* What you need to do:
Using the listing below, copy exactly the lines from the one containing "Continue the build123d" to the one containing "return shell_under(x, y) + thickness", both lines included, and no others.

* Task inputs:
+ + +

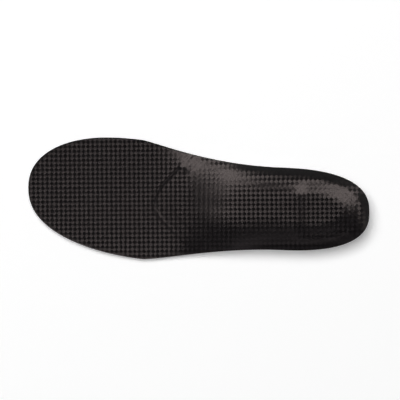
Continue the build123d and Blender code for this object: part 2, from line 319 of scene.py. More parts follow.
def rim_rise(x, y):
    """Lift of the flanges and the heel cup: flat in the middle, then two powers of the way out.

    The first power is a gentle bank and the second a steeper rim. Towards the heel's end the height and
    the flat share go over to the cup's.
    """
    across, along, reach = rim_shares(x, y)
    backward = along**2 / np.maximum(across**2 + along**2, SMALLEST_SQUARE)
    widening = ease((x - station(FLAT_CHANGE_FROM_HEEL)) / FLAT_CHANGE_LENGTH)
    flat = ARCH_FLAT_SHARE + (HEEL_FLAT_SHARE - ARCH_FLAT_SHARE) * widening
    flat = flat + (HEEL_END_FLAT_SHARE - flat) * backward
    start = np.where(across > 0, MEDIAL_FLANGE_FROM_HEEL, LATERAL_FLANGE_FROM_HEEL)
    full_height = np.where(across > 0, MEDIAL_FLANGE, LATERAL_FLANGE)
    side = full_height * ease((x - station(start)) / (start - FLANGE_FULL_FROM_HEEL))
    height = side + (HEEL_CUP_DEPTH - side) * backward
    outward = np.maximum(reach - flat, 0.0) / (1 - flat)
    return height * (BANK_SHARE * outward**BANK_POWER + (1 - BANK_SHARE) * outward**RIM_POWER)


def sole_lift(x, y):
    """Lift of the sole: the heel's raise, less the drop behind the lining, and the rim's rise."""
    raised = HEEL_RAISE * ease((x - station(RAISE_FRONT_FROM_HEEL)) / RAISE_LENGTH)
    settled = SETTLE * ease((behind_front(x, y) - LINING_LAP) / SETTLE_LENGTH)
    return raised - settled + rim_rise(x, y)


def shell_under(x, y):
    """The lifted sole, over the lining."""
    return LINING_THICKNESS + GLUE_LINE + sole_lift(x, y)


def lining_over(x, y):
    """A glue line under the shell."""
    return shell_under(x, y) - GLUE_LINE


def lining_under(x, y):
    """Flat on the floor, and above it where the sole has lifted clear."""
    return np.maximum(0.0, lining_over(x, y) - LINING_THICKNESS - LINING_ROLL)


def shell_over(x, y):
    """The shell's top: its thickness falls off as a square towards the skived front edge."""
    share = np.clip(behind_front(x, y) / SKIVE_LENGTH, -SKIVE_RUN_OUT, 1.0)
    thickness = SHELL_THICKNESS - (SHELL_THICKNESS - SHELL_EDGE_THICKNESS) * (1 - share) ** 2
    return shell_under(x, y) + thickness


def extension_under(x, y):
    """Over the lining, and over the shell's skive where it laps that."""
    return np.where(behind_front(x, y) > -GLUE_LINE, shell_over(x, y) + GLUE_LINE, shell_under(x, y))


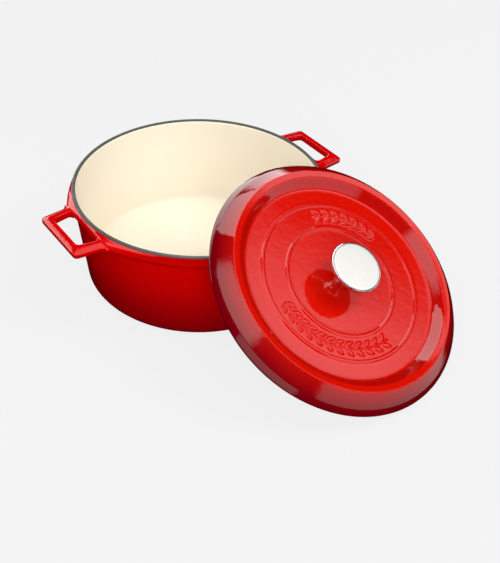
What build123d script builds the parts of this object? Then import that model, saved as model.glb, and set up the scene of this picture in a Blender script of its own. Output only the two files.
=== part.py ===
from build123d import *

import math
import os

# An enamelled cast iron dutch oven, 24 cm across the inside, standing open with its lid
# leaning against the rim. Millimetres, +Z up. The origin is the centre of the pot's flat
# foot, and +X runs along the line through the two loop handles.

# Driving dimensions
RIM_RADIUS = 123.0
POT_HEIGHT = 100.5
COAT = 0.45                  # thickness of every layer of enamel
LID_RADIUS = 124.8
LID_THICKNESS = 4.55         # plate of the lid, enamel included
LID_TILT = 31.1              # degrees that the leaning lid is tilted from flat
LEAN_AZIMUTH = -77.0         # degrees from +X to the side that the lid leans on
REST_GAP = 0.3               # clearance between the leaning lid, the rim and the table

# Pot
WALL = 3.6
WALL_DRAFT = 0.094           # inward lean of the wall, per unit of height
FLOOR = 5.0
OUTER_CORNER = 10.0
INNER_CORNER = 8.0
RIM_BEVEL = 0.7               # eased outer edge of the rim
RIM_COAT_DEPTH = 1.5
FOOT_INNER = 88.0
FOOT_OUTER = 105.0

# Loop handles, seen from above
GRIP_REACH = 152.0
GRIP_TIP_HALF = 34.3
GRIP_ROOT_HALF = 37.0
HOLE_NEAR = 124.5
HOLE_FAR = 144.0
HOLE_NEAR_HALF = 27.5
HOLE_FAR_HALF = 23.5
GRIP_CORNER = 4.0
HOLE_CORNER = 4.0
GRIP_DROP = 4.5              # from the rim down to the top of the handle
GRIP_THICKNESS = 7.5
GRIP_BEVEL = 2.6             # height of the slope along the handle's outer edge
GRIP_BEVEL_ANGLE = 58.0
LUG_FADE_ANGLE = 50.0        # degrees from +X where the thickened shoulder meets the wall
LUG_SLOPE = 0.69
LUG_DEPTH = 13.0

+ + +

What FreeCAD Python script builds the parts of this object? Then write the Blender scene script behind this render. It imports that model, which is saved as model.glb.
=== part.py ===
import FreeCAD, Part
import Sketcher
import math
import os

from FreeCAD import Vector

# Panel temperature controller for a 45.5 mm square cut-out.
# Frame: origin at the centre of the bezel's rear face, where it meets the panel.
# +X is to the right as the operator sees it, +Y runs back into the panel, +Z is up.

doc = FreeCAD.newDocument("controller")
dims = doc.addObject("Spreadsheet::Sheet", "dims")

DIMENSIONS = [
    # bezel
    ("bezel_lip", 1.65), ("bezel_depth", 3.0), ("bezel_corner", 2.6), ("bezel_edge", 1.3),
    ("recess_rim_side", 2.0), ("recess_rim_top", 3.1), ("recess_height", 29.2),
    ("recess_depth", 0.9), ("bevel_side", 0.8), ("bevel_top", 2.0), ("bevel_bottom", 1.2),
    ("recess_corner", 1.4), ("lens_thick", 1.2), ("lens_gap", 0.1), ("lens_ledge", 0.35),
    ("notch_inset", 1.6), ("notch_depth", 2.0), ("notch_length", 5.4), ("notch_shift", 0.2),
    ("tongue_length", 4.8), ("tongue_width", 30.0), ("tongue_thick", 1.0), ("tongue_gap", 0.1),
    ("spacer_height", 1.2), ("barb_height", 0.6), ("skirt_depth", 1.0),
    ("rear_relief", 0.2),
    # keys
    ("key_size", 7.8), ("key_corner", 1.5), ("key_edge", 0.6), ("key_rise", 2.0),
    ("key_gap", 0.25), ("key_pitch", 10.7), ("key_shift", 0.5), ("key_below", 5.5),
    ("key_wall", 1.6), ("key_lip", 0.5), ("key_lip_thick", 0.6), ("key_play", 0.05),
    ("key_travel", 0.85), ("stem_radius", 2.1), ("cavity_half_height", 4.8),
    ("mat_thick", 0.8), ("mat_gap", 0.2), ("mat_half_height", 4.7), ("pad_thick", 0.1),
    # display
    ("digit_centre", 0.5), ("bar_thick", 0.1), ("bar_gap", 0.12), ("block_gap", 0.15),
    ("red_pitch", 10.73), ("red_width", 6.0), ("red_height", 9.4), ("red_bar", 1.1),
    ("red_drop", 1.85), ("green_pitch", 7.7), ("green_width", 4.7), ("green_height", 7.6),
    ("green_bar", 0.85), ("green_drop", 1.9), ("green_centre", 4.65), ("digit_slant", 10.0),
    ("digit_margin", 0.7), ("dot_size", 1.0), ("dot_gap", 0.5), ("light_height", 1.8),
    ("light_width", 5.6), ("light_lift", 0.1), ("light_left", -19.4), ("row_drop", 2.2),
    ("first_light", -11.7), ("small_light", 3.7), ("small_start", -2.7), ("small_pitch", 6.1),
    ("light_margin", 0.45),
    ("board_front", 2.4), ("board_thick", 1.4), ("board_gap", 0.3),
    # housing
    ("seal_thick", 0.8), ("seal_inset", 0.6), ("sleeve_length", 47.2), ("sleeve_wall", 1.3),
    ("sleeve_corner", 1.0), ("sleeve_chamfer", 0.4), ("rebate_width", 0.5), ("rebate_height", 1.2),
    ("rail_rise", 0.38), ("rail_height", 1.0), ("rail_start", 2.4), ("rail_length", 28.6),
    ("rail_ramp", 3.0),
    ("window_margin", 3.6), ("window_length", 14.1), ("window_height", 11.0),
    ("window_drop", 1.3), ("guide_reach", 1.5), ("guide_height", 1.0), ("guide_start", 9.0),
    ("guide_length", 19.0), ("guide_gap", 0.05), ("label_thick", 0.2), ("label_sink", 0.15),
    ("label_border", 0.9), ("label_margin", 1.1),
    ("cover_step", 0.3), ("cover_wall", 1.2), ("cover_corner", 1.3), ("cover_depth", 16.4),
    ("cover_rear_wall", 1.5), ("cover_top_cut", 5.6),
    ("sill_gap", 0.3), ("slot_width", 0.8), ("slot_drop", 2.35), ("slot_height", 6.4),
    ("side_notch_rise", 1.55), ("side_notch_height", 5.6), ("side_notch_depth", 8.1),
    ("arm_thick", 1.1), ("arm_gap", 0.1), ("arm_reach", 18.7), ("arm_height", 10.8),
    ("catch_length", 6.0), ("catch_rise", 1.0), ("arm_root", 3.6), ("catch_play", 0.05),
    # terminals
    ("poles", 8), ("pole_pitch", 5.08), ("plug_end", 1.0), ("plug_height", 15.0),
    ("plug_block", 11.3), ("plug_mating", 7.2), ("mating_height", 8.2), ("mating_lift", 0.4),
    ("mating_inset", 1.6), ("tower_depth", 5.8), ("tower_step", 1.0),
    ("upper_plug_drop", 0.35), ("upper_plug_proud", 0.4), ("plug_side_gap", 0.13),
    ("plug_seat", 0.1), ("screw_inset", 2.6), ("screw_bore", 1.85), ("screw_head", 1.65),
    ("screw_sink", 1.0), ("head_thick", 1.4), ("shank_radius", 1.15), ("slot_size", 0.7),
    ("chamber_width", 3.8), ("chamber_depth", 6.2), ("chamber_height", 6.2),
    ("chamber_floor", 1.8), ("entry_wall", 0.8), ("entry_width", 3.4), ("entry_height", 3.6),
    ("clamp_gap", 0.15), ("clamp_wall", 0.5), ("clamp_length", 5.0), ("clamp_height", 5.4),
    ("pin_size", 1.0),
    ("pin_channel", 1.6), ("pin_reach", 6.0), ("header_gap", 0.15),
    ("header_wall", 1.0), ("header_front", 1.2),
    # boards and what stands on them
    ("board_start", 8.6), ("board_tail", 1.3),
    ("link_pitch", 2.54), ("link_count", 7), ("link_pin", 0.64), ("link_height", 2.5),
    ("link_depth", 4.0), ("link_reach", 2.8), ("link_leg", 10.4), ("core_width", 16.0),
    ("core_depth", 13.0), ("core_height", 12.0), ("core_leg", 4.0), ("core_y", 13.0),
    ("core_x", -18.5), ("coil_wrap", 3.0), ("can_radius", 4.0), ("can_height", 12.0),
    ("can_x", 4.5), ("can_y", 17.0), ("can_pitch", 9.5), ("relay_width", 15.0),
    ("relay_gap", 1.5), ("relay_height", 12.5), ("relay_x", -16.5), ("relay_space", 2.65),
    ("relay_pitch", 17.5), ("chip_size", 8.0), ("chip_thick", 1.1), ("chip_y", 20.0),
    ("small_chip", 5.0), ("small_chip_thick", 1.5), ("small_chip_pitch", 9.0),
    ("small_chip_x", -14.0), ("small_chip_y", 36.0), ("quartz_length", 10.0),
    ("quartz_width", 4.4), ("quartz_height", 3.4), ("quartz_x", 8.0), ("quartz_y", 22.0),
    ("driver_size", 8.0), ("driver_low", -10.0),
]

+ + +

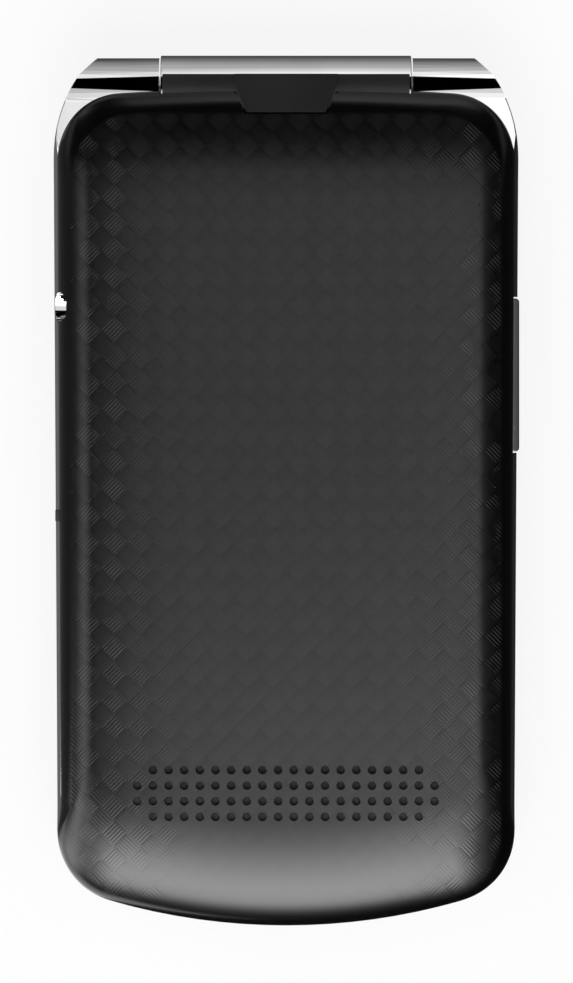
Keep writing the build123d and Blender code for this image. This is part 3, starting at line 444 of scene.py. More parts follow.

+ + +

* Finished task:
Continue the build123d and Blender code for this object: part 2, from line 319 of scene.py. More parts follow.
def rim_rise(x, y):
    """Lift of the flanges and the heel cup: flat in the middle, then two powers of the way out.

    The first power is a gentle bank and the second a steeper rim. Towards the heel's end the height and
    the flat share go over to the cup's.
    """
    across, along, reach = rim_shares(x, y)
    backward = along**2 / np.maximum(across**2 + along**2, SMALLEST_SQUARE)
    widening = ease((x - station(FLAT_CHANGE_FROM_HEEL)) / FLAT_CHANGE_LENGTH)
    flat = ARCH_FLAT_SHARE + (HEEL_FLAT_SHARE - ARCH_FLAT_SHARE) * widening
    flat = flat + (HEEL_END_FLAT_SHARE - flat) * backward
    start = np.where(across > 0, MEDIAL_FLANGE_FROM_HEEL, LATERAL_FLANGE_FROM_HEEL)
    full_height = np.where(across > 0, MEDIAL_FLANGE, LATERAL_FLANGE)
    side = full_height * ease((x - station(start)) / (start - FLANGE_FULL_FROM_HEEL))
    height = side + (HEEL_CUP_DEPTH - side) * backward
    outward = np.maximum(reach - flat, 0.0) / (1 - flat)
    return height * (BANK_SHARE * outward**BANK_POWER + (1 - BANK_SHARE) * outward**RIM_POWER)


def sole_lift(x, y):
    """Lift of the sole: the heel's raise, less the drop behind the lining, and the rim's rise."""
    raised = HEEL_RAISE * ease((x - station(RAISE_FRONT_FROM_HEEL)) / RAISE_LENGTH)
    settled = SETTLE * ease((behind_front(x, y) - LINING_LAP) / SETTLE_LENGTH)
    return raised - settled + rim_rise(x, y)


def shell_under(x, y):
    """The lifted sole, over the lining."""
    return LINING_THICKNESS + GLUE_LINE + sole_lift(x, y)


def lining_over(x, y):
    """A glue line under the shell."""
    return shell_under(x, y) - GLUE_LINE


def lining_under(x, y):
    """Flat on the floor, and above it where the sole has lifted clear."""
    return np.maximum(0.0, lining_over(x, y) - LINING_THICKNESS - LINING_ROLL)


def shell_over(x, y):
    """The shell's top: its thickness falls off as a square towards the skived front edge."""
    share = np.clip(behind_front(x, y) / SKIVE_LENGTH, -SKIVE_RUN_OUT, 1.0)
    thickness = SHELL_THICKNESS - (SHELL_THICKNESS - SHELL_EDGE_THICKNESS) * (1 - share) ** 2
    return shell_under(x, y) + thickness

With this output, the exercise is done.